The ANC decided to launch a campaign against passes on 31 March 1960, but they were upstaged by the PAC who began their campaign ten days earlier. The state reacted with more violence. In the Sharpeville massacre 69 were killed and 180 wounded. The ANC called a nationwide protest strike for 28 March. The state responded by declaring a State of Emergency on 30 March and detaining Luthuli and 2 000 other activists, a detention which lasted for five months. Some evaded the police and core groups of the ANC and SACP were established underground which rebuilt an active national network. Ruth Mompati, Moses Kotane, Michael Harmel and Ben Turok, amongst others, survived intensive police searches. Meanwhile, Oliver Tambo slipped across the Bechuanaland border to rouse worldwide protest. He was in Accra, Ghana, on 8 April when he heard that both the ANC and the PAC had been banned.

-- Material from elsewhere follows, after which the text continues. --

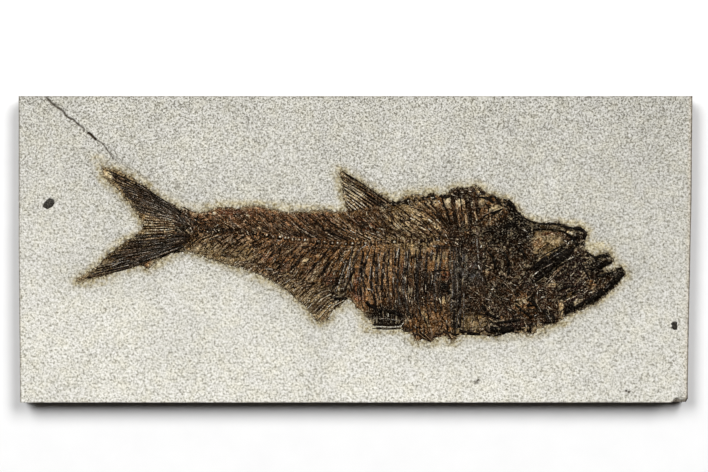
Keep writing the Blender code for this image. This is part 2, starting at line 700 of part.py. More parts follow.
def make_fish(loop):
    """The whole fish as one film of bone, with its skeleton standing out of it."""
    relief = Relief(loop)
    add_skull(relief)
    add_shoulder(relief)
    add_scutes(relief)
    add_backbone(relief)
    add_ribs(relief)
    add_fins(relief)
    add_tail(relief)
    mesh = relief.solid(TOP - POCKET_DEPTH + SEAT_GAP)
    return add_object("fossil_fish", mesh, principled("fossil_bone", FOSSIL_BONE))


clear_scene()
fish_outline = []
for stretch in FISH_STRETCHES:
    fish_outline += curve_through([plan_point(pixel) for pixel in stretch], 2)[:-1]
fish_outline.reverse()
left_flake = [plan_point(pixel) for pixel in LEFT_FLAKE]
right_flake = [plan_point(pixel) for pixel in RIGHT_FLAKE]
make_slab(fish_outline, [left_flake, right_flake])
make_fish(fish_outline)
make_flake("dark_fragment_left", left_flake)
make_flake("dark_fragment_right", right_flake)
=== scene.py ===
import math

import bmesh
import bpy
import numpy as np
from mathutils import Matrix, Vector


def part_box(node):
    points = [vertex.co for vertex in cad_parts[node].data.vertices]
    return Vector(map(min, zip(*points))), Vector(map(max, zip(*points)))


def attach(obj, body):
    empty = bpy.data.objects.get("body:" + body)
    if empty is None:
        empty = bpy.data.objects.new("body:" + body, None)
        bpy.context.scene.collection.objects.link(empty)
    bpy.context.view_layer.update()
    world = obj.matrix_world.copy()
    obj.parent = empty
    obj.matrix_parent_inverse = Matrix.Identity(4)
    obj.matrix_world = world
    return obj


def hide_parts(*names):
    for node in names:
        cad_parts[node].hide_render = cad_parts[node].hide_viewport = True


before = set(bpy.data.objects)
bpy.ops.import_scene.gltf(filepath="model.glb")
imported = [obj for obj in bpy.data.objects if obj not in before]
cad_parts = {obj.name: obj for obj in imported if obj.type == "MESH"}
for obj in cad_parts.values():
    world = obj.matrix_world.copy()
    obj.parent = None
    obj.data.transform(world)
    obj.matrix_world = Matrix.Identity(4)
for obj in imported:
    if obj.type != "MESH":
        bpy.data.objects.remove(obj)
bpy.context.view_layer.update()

# The view: the slab lies on a white table and is seen from straight above. Two wide soft lamps
# hang behind the fish's back, so the slab's shadow falls to the front and a little to each side.
slab_low, slab_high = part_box("limestone_slab")
# The slab spans 674 pixels of the photograph, FACE is its face's height in metres, and MIDDLE is
# the pixel over its middle
PIXEL = (slab_high.x - slab_low.x) / 674.0
FACE = 0.016
MIDDLE = (355.5, 249.3)
FRAME_WIDTH, FRAME_HEIGHT = 708, 472
LENS, SENSOR = 90.0, 36.0
LAMP_PLACES = [(-3.12, 3.6, 4.8), (3.12, 3.6, 4.8)]
LAMP_WIDTH, LAMP_DEPTH, LAMP_POWER = 3.36, 5.28, 495.0
SKY = 0.02
TABLE_REACH, TABLE_GAP = 4.0, 0.0002


def spot(x, y, z=FACE):
    """The place of a pixel of the photograph, in metres."""
    return Vector(((x - MIDDLE[0]) * PIXEL, (MIDDLE[1] - y) * PIXEL, z))


def show(name, data, material=None):
    """Put data in the scene as an object of one material."""
    thing = bpy.data.objects.new(name, data)
    bpy.context.scene.collection.objects.link(thing)
    if material:
        data.materials.append(material)
    return thing


def new_finish(name):
    """A new material, with its tree and its shader."""
    material = bpy.data.materials.new(name)
    material.use_nodes = True
    return material, material.node_tree, material.node_tree.nodes["Principled BSDF"]


def put(tree, kind, inputs=None, **settings):
    """Add a node with its settings, and with values or links on its sockets."""
    made = tree.nodes.new("ShaderNode" + kind)
    for setting, value in settings.items():
        setattr(made, setting, value)
    for socket, value in (inputs or {}).items():
        if isinstance(value, bpy.types.NodeSocket):
            tree.links.new(value, made.inputs[socket])
        else:
            made.inputs[socket].default_value = value
    return made


def grain(tree, scale, detail=2.0, roughness=0.6, distortion=0.0, stretch=None, turn=0.0):
    """Noise on the object's own coordinates, with scale features to the metre."""
    where = put(tree, "TexCoord").outputs["Object"]
    if stretch:
        where = put(tree, "Mapping", {"Vector": where, "Scale": stretch, "Rotation": (0, 0, turn)}).outputs[0]
    sockets = {
        "Vector": where, "Scale": scale, "Detail": detail, "Roughness": roughness, "Distortion": distortion,
    }
    return put(tree, "TexNoise", sockets).outputs["Fac"]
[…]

Mandela summed up the politics of the 1950s in these words:

During the last ten years the African people in South Africa have fought many freedom battles, involving civil disobedience, strikes, protest marches, boycotts and demonstrations of all kinds. In all these campaigns we repeatedly stressed the importance of discipline, peaceful and non-violent struggle. We did so, firstly, because we felt that there were still opportunities for peaceful struggle and we sincerely worked for peaceful changes. Secondly, we did not want to expose our people to situations where they might become easy targets for the trigger-happy police of South Africa. But the situation has now radically altered.

South Africa is now a land ruled by the gun.

(N Mandela, No Easy Walk to Freedom, 1965, p.119)

The stormy 1950s tested the ANC leadership fully. It was a decade of transition from protest politics to mass resistance which had to be guided skilfully by a leadership itself undergoing profound change. Tambo’s steady rise to the most senior positions was indicative of his responsiveness to the increasingly serious political crisis in the country and a recognition of growing confidence in his calm but committed leadership.